Set down, please, exactly the lines below that run from the line with "The three.js and" to the line with "bpy.context.scene.camera = made", both lines included.

RECORDS SHOWN:
++++++
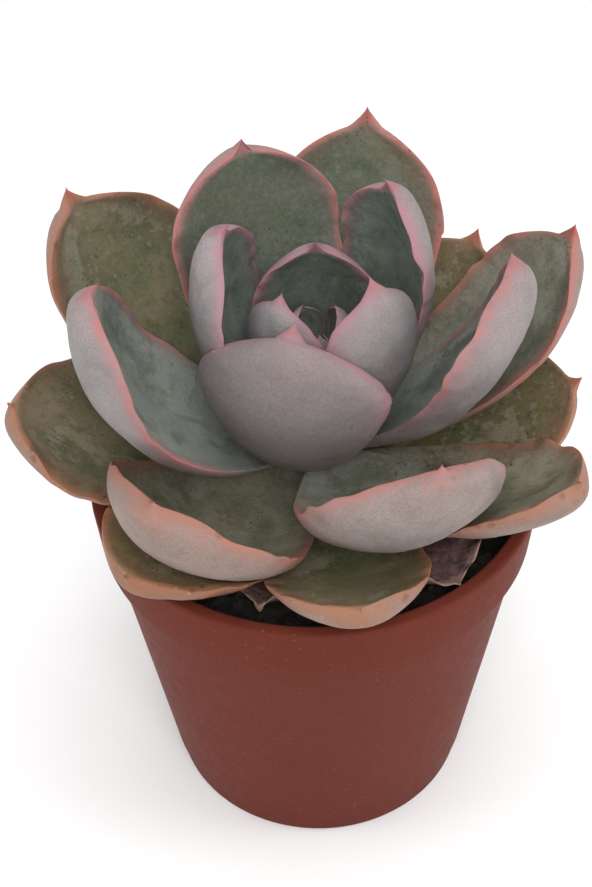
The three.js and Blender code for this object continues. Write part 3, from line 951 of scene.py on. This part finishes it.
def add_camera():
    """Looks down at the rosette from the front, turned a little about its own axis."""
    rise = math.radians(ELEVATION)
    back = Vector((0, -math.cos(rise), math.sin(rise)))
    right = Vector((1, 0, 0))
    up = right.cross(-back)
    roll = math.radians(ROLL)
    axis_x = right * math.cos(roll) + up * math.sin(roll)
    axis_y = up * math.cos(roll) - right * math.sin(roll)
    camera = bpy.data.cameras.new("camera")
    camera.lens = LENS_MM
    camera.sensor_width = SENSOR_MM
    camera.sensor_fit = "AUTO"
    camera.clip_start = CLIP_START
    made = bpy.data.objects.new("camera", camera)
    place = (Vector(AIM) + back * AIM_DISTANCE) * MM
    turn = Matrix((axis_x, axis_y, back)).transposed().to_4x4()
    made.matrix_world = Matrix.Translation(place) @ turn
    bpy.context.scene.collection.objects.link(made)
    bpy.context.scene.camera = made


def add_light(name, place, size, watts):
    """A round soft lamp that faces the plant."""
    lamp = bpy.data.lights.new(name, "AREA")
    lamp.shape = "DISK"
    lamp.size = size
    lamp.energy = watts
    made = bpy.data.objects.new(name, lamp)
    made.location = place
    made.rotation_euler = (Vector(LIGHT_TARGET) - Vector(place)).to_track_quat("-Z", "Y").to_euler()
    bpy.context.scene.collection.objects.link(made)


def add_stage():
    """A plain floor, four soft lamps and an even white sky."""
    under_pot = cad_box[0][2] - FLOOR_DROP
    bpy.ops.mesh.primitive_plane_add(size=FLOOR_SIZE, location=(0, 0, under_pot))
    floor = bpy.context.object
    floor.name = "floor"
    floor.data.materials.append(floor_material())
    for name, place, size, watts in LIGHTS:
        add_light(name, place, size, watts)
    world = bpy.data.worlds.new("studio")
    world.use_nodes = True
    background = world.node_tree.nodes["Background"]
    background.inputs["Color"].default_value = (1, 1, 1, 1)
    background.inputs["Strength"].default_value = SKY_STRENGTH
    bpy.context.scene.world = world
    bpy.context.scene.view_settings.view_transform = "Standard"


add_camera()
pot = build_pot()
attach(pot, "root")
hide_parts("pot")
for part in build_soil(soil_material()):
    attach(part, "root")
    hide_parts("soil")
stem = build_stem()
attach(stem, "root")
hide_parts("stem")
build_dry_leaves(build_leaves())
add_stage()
++++++
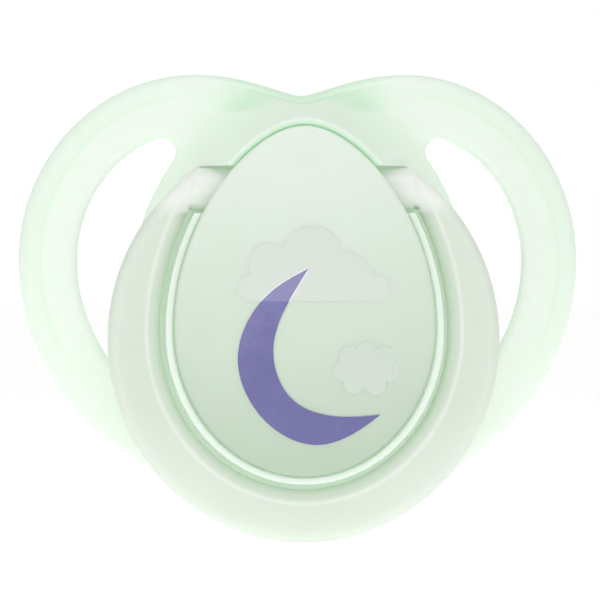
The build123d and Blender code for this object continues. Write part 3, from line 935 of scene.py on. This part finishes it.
++++++
THE RESULT:
The three.js and Blender code for this object continues. Write part 3, from line 951 of scene.py on. This part finishes it.
def add_camera():
    """Looks down at the rosette from the front, turned a little about its own axis."""
    rise = math.radians(ELEVATION)
    back = Vector((0, -math.cos(rise), math.sin(rise)))
    right = Vector((1, 0, 0))
    up = right.cross(-back)
    roll = math.radians(ROLL)
    axis_x = right * math.cos(roll) + up * math.sin(roll)
    axis_y = up * math.cos(roll) - right * math.sin(roll)
    camera = bpy.data.cameras.new("camera")
    camera.lens = LENS_MM
    camera.sensor_width = SENSOR_MM
    camera.sensor_fit = "AUTO"
    camera.clip_start = CLIP_START
    made = bpy.data.objects.new("camera", camera)
    place = (Vector(AIM) + back * AIM_DISTANCE) * MM
    turn = Matrix((axis_x, axis_y, back)).transposed().to_4x4()
    made.matrix_world = Matrix.Translation(place) @ turn
    bpy.context.scene.collection.objects.link(made)
    bpy.context.scene.camera = made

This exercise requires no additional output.